Ehrenamtliche fördern und begleiten
Brunotte möchte die zwei Jahre nutzen, um viele Gemeindegruppen stark zu machen, „so dass sie von meiner Zeit profitieren und auch ohne mich weitermachen können“. Als Pfarrerin und Erzieherin könne sie sicher manches bieten. So besucht sie regelmäßig die Kindergärten beider Gemeinden und erzählt dort biblische Geschichten. Im Angebot seien auch ein Mini-Gottesdienst und ein Kindergottesdienst. „Das organisieren alles Ehrenamtliche. Als Pfarrerin muss ich ja nicht immer mit dabei sein, denn es gibt ja noch den frechen Raben Jakob (eine Handpuppe mit Pfarrerbeffchen), der mich vertritt“, erläutert sie.
Die Arbeit mit den Ehrenamtlichen liegt Brunotte besonders am Herzen. Diese dürften auf keinen Fall das Gefühl bekommen, „ins kalte Wasser zu springen“, sondern müssten, gerade zu Anfang, immer gut begleitet werden. Denn ohne die Ehrenamtlichen funktioniere vieles nicht so gut. Langfristig müsse man sich aufgrund des zu erwartenden Pfarrermangels sowieso daran gewöhnen, dass Gemeindeprojekte „auch ohne Pfarrerbeteiligung laufen müssen“.
Ein unglaublich kreativer Beruf
Als Brunotte, die in Bonn, Wien und Wuppertal Theologie studierte, 2014 ihr Examen im Landeskirchenamt in Düsseldorf ablegte, gab es außer ihr nur noch sieben Absolventen.
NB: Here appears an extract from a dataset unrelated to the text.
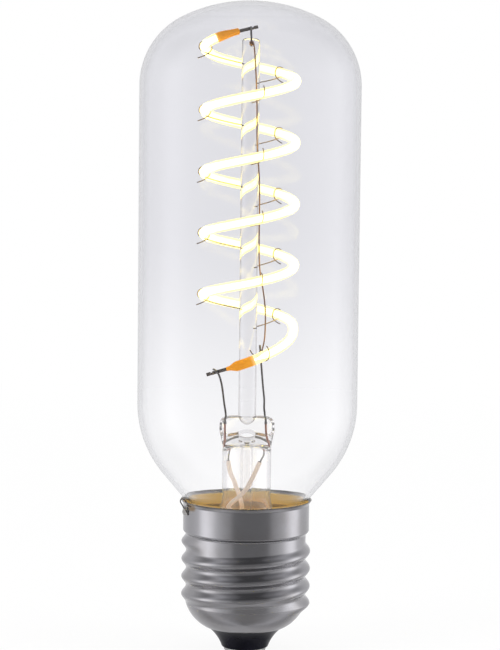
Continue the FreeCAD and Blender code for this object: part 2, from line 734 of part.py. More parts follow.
def lead_routes():
    """The routes of the two inner leads, then of the two sealed wires and the two outer leads."""
    top, weld, exit_at = size["press_top"], size["seal_weld"], size["stem_ceiling"] - 1.2
    foot, board = size["coil_start"], size["board_top"]
    left, right = -size["lead_spread"], 0.85 * size["lead_spread"]
    wall = size["flare_radius"] - size["flare_wall"] - 0.5
    pad = size["board_face"] - size["tail_radius"] - size["strip_gap"]
    return {
        "lead_inner_left": [
            Vector(-6.9, -6.35, foot - 8.3), Vector(-6.2, -6.95, foot - 8.4),
            Vector(-5.5, -7.05, foot - 9.8),
            Vector(-5.1, -5.2, foot - 11.8), Vector(-4.9, -3.3, top + 4.7),
            Vector(-4.65, -1.2, top + 2.3), Vector(left, 0, top + 0.2), Vector(left, 0, weld)],
        "lead_inner_right": [
            Vector(2.45, -0.6, foot - 3.9), Vector(2.6, -0.6, foot - 6.2),
            Vector(2.9, -0.4, foot - 9.4),
            Vector(3.15, -0.3, top + 6.1), Vector(3.5, -0.2, top + 3.2), Vector(3.4, -0.1, top + 1.7),
            Vector(right, 0, top + 0.2), Vector(right, 0, weld)],
        "seal_wire_left": [
            Vector(left, 0, weld), Vector(left, 0, weld - 1.5), Vector(-wall, 0, exit_at + 1.0),
            Vector(-wall, 0, exit_at)],
        "seal_wire_right": [
            Vector(right, 0, weld), Vector(right, 0, weld - 1.5), Vector(wall, 0, exit_at + 1.0),
            Vector(wall, 0, exit_at)],
        "lead_outer_left": [
            Vector(-wall, 0, exit_at), Vector(-wall, 0, exit_at - 0.8), Vector(-wall, -0.9, exit_at - 2.3),
            Vector(-3.4, -1.2, exit_at - 4.3), Vector(-2.35, -1.6, exit_at - 6.6),
            Vector(-1.3, -1.9, exit_at - 8.8), Vector(-0.75, -2.2, exit_at - 11.6),
            Vector(-0.5, -2.4, exit_at - 14.6), Vector(0.6, -2.2, board + 4.4),
            Vector(2.1, -1.2, board + 1.8), Vector(2.6, pad, board - 0.6), Vector(2.6, pad, board - 3.0)],
        "lead_outer_right": [
            Vector(wall, 0, exit_at), Vector(wall, 0, exit_at - 0.8), Vector(2.55, -1.6, exit_at - 2.5),
            Vector(1.55, -2.5, exit_at - 4.7), Vector(0.5, -3.05, exit_at - 6.8),
            Vector(-1.2, -3.2, exit_at - 8.8), Vector(-3.0, -2.85, exit_at - 10.5),
            Vector(-4.1, -2.6, exit_at - 12.4), Vector(-4.5, -2.3, board + 6.8),
            Vector(-4.1, -1.6, board + 3.6), Vector(-2.8, -0.5, board + 0.9),
            Vector(-2.6, pad, board - 1.0), Vector(-2.6, pad, board - 3.0)],
    }


def return_route():
    """The return wire climbs from the right lead beside the rod and ends at the post's foot."""
    top, foot, beside = size["rod_top"], size["coil_start"], size["rod_radius"] + 0.37
    return [around(-75, beside - 0.02, top - 1.2), around(-70, beside + 0.03, top - 2.6),
            around(-64, beside, top - 5.2), around(-51.5, beside, top - 12.2),
            around(-49.7, beside, top - 22.2), around(-27.8, beside, foot + 31.5),
            around(-18.4, beside + 0.04, foot + 25.0), around(-21.8, beside, foot + 18.0),
            around(-18, beside + 0.09, foot + 11.5), Vector(2.95, -0.8, foot + 7.6),
            Vector(3.5, -0.8, foot + 3.5), Vector(3.5, -0.8, foot - 0.5), Vector(3.35, -0.8, foot - 3.3),
            Vector(2.85, -0.65, foot - 5.1)]


def make_sleeve(label, route, low, high):
    """An insulating sleeve over the stretch of a lead between two heights."""
    cover = wire(route, size["sleeve_radius"], 0.5).cut(wire(route, size["sleeve_bore"], 0.5))
    reach = 2 * size["neck_radius"]
    stretch = Part.makeBox(reach, reach, high - low, Vector(-reach / 2, -reach / 2, low))
    return keep(shaped(label, cover.common(stretch)), label)


def hook_route(angle, foot, axis, strand, full, slack=0):
    """A support hook in the plane of its angle, for a strand at a distance and height: out under it, up
    round its outside and over it. A full hook goes on round the inside and out again below."""
    ring = size["strand_radius"] + size["hook_radius"] + size["hook_gap"] + slack
    across = around(angle + 90, 1, 0)
    rise = 1.3 * size["hook_radius"]
    way = [(size["rod_radius"] - size["hook_depth"], foot, 0), (axis + ring, strand - ring, 0),
           (axis + ring, strand + ring, 1)]
    if full:
        way += [(axis - ring, strand + ring, 2), (axis - ring, strand - ring, 3),
                (axis + 1.2 * ring, strand - 1.7 * ring, 4)]
    else:
        way += [(axis - 0.4 * ring, strand + 1.3 * ring, 2)]
    return [around(angle, radius, height) + across * (turn * rise) for radius, height, turn in way]


def make_hooks():
    """Rows of hooks that climb with the coil, and one more in front that holds the drooping tail."""
    rows = [("left", 180, 5, True), ("back", 48, 5, True), ("front", 285, 4, False)]
    hooks = []
    for word, angle, count, full in rows:
        foot = coil_height(angle) - size[f"{word}_hook_drop"]
        for number in range(count):
            climb = size["coil_pitch"] * number
            at_top = angle / 360 + number > size["coil_turns"] - 0.25
            strand = coil_height(angle) + climb + (size["top_lift"] if at_top else 0)
            slack = size["end_slack"] if at_top else 0
            route = hook_route(angle, foot + climb, size["coil_radius"], strand, full, slack)
            hooks.append(make_wire(f"hook_{word}_{number + 1}", route, "hook_radius"))
    tail = size["coil_radius"] - size["tail_reach"], size["coil_start"] - size["tail_droop"]
    tail_route = hook_route(-66, tail[1] + size["tail_hook_lift"], *tail, False, size["end_slack"])
    tail_route.insert(1, around(-66, 3.9, tail[1] - size["tail_elbow"]))
    hooks.append(make_wire("hook_tail", tail_route, "hook_radius"))
    return hooks


# Side contact: a wire folded over the cap's rim and soldered to the collar

def side_route():
    angle, board = size["side_angle"], size["board_top"]
    pad = size["board_face"] - size["side_wire_radius"] - size["strip_gap"]
    collar, rim, top = size["collar_radius"], size["rim_radius"], size["cap_top"]
    beside = size["neck_radius"] + size["neck_gap"] / 2
    places = [(collar - 4.4, top - 9.1), (collar - 1.7, top - 7.0), (beside, top - 5.7), (beside, top - 1.7),
              (beside + 0.2, top - 0.6), (rim - 0.1, top + 0.49), (rim + 0.55, top + 0.55),
              (rim + 0.75, top - 0.1), (rim + 0.05, top - 1.0), (collar + 0.2, top - 2.2)]
    start = [Vector(-5.4, pad, board - 4.0), Vector(-5.4, pad, board - 1.2)]
    return start + [around(angle, *place) for place in places]


def make_cement(side_wire):
    body = new_body("cement_ring")
    turned(body, "cement", [("neck_radius", "cement_low"), ("collar_radius - cap_sheet", "cement_low"),
                            ("collar_radius - cap_sheet", "cement_high"), ("neck_radius", "cement_high")])
    return keep(cut_with(body, [side_wire], "basing_cement"), "basing_cement")


def make_side_solder(side_wire):
    """A drop of solder on the outside of the collar, round the end of the side wire."""
    drop = Part.makeSphere(size["solder_height"])
    stretch = FreeCAD.Matrix()
    stretch.scale(size["solder_depth"] / size["solder_height"], size["solder_width"] / size["solder_height"], 1)
    drop = drop.transformGeometry(stretch)
    drop.rotate(Vector(), UP, size["side_angle"] + 1)
    drop.translate(around(size["side_angle"] + 1, size["collar_radius"], size["cap_top"] - 2))
    collar = Part.makeCylinder(size["collar_radius"], size["cap_top"])
    return keep(shaped("side_solder", drop.cut(collar).cut(side_wire.Shape)), "side_solder")


# Driver: a small board with its parts, standing on the insulator inside the cap

def make_block(label, width, depth, height, x, y, z):
    """A box by its three sizes and the place of its lower left front corner."""
    block = doc.addObject("Part::Box", label)
    bind(block, Length=width, Width=depth, Height=height)
    for axis, place in zip("xyz", (x, y, z)):
        block.setExpression(f"Placement.Base.{axis}", bound(place))
    return keep(block, label)


def make_driver():
    make_block("driver_board", "board_width", "board_thickness", "board_height",
               "0 - board_width / 2", "board_face", "insulator_top")
    make_block("bridge_rectifier", "rectifier_width", "rectifier_depth", "rectifier_height",
               "0 - rectifier_width - 1", "board_face - rectifier_depth", "insulator_top + 3")
    make_block("driver_chip", "chip_width", "chip_depth", "chip_height",
               "1.5", "board_face - chip_depth", "insulator_top + 2.5")
    back = size["board_face"] + size["board_thickness"]
    middle = size["insulator_top"] + size["board_height"] / 2
    can = doc.addObject("Part::Cylinder", "smoothing_capacitor")
    bind(can, Radius="capacitor_radius", Height="capacitor_length")
    can.Placement = FreeCAD.Placement(Vector(-2.8, back, middle), FreeCAD.Rotation(Vector(1, 0, 0), -90))
    keep(can, "smoothing_capacitor")
    resistor = doc.addObject("Part::Cylinder", "fuse_resistor")
    bind(resistor, Radius="resistor_radius", Height="resistor_length")
    resistor.Placement = FreeCAD.Placement(
        Vector(3.8, back + size["resistor_radius"], middle - size["resistor_length"] / 2), FreeCAD.Rotation())
    keep(resistor, "fuse_resistor")


# Put the bulb together

make_glass_envelope()
make_cap_shell()
make_insulator()
make_centre_contact()
contact_wire = make_contact_wire()
make_contact_solder(contact_wire)

make_filament()
route = coil_route()
make_strip("filament_terminal_bottom", route[0], route[1])
make_strip("filament_terminal_top", route[-1], route[-2])
post = make_wire("top_post", post_route(), "post_radius")
hooks = make_hooks()
keep(cut_with(make_rod_glass(), hooks + [post], "centre_rod"), "centre_rod")

leads = lead_routes()
sides = ("left", "right")
inner_leads = [make_wire(f"lead_inner_{side}", leads[f"lead_inner_{side}"], "lead_radius") for side in sides]
seals = [make_wire(f"seal_wire_{side}", leads[f"seal_wire_{side}"], "seal_radius") for side in sides]
for side in sides:
    make_wire(f"lead_outer_{side}", leads[f"lead_outer_{side}"], "tail_radius")
    make_sleeve(f"sleeve_{side}", leads[f"lead_outer_{side}"], size["sleeve_low"], size["sleeve_high"])
make_wire("return_wire", return_route(), "return_radius")
keep(cut_with(make_stem_glass(), inner_leads + seals, "stem_flare"), "stem_flare")
make_exhaust_tube()

side_wire = make_wire("side_wire", side_route(), "side_wire_radius")
make_cement(side_wire)
make_side_solder(side_wire)
make_driver()
doc.recompute()

# Check every object, then write each piece to its own file
for item in doc.Objects:
    if "Invalid" in item.State or "Error" in item.State:
        raise RuntimeError(f"{item.Label} failed: {item.State}")
os.makedirs("parts", exist_ok=True)
for node in nodes:
    shape = node.Shape
    if shape.isNull() or not shape.isValid():
        raise RuntimeError(f"{node.Label} has no valid shape")
    print(f"{node.Label}: {len(shape.Solids)} solid, {shape.Volume:.2f} mm3")
for node in nodes:
    node.Shape.exportStep(f"parts/{node.Label}.step")
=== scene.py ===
# %% [markdown]
# # A tubular light bulb with a spiral filament
#
# The bulb is a blown glass tube on a screw cap. Inside it a glowing strand winds round a glass rod, held
# by thin wire hooks, and the rod stands on a glass stem that also carries the two current leads. The
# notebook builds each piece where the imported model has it, so nothing has to be fitted by eye.

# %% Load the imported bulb
import bpy
import bmesh
import math
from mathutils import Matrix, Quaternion, Vector


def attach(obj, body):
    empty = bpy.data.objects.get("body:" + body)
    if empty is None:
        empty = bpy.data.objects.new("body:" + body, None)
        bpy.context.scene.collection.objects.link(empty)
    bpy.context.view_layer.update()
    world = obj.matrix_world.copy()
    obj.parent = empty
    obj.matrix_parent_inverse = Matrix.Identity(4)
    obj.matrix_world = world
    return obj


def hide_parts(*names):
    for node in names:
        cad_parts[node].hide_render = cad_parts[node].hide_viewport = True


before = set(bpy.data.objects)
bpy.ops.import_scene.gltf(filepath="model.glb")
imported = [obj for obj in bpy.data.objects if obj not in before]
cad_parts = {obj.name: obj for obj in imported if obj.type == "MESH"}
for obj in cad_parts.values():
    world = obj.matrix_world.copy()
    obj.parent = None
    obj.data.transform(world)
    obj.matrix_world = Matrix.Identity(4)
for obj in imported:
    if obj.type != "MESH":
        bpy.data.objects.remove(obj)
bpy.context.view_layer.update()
scene = bpy.context.scene
print("pieces in the packed model:", len(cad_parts))

# %% [markdown]
# ## Sizes
#
# The numbers are those of the CAD model, in millimetres, and MM turns them into Blender's metres. Naming
# them once keeps the cap, the glass and the stem in step with each other.

# %% Sizes of the bulb in millimetres
MM = 0.001
GLASS_RADIUS, GLASS_TOP, GLASS_WALL = 22.4, 132.6, 0.9
NECK_RADIUS, NECK_END, NECK_BEND = 11.9, 27.2, 3.0
WAIST_BEND, WAIST_TOP, WAIST_SLOPE = 22.0, 51.0, 40.0
SHOULDER_BEND, CROWN_BEND = 15.5, 31.0
CAP_TOP, CAP_SHEET = 31.4, 0.3
COLLAR_RADIUS, COLLAR_END = 12.9, 24.9
RIM_RADIUS, RIM_HEIGHT = 13.4, 0.8
ROOT_RADIUS, CREST_RADIUS = 12.25, 13.2
THREAD_PITCH, THREAD_TURNS, THREAD_START = 3.629, 3.5, 9.9
SKIRT_RADIUS, SKIRT_TOP, SKIRT_BEND = 12.1, 9.4, 8.0
SKIRT_END_RADIUS, SKIRT_END = 8.4, 5.2
INSULATOR_BORE, INSULATOR_FOOT, INSULATOR_TOP, INSULATOR_BEND = 0.6, 0.72, 7.55, 9.0
CONTACT_RADIUS, CONTACT_HOLE, CONTACT_TOP = 4.3, 1.65, 0.68
COIL_RADIUS, COIL_PITCH, COIL_START, COIL_TURNS = 9.15, 12.4, 67.0, 4.5
STRAND_RADIUS = 0.975
ROD_RADIUS, ROD_FOOT, ROD_TOP = 1.8, 46.6, 125.2
STEM_RADIUS, STEM_BORE, STEM_END, PRESS_TOP = 5.0, 4.2, 26.35, 48.5
LEFT_SEAL, RIGHT_SEAL = (-4.3, 0, 46.9), (3.655, 0, 46.9)

# %% [markdown]
# ## Node trees
#
# World, finishes and geometry are all node trees, so one small helper writes them all. Each of its calls
# adds a node, fills the inputs with other nodes' outputs or with plain values, and gives the output back.
# A tree then reads like a formula.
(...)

Das bedauert die tatkräftige Pfarrerin und hofft darauf, dass sich diese Zahlen wieder ändern werden. „Das ist ein unglaublich kreativer Beruf, in dem man Menschen in besonderen Situationen nahekommt. Man hat Gestaltungsfreiraum und man kann den Menschen so viel mitgeben – eben die frohe Botschaft vermitteln in ganz unterschiedlichen Formaten!“, macht sie Mut, sich für diesen Beruf zu entscheiden. Dass es sich lohnt, davon ist sie überzeugt.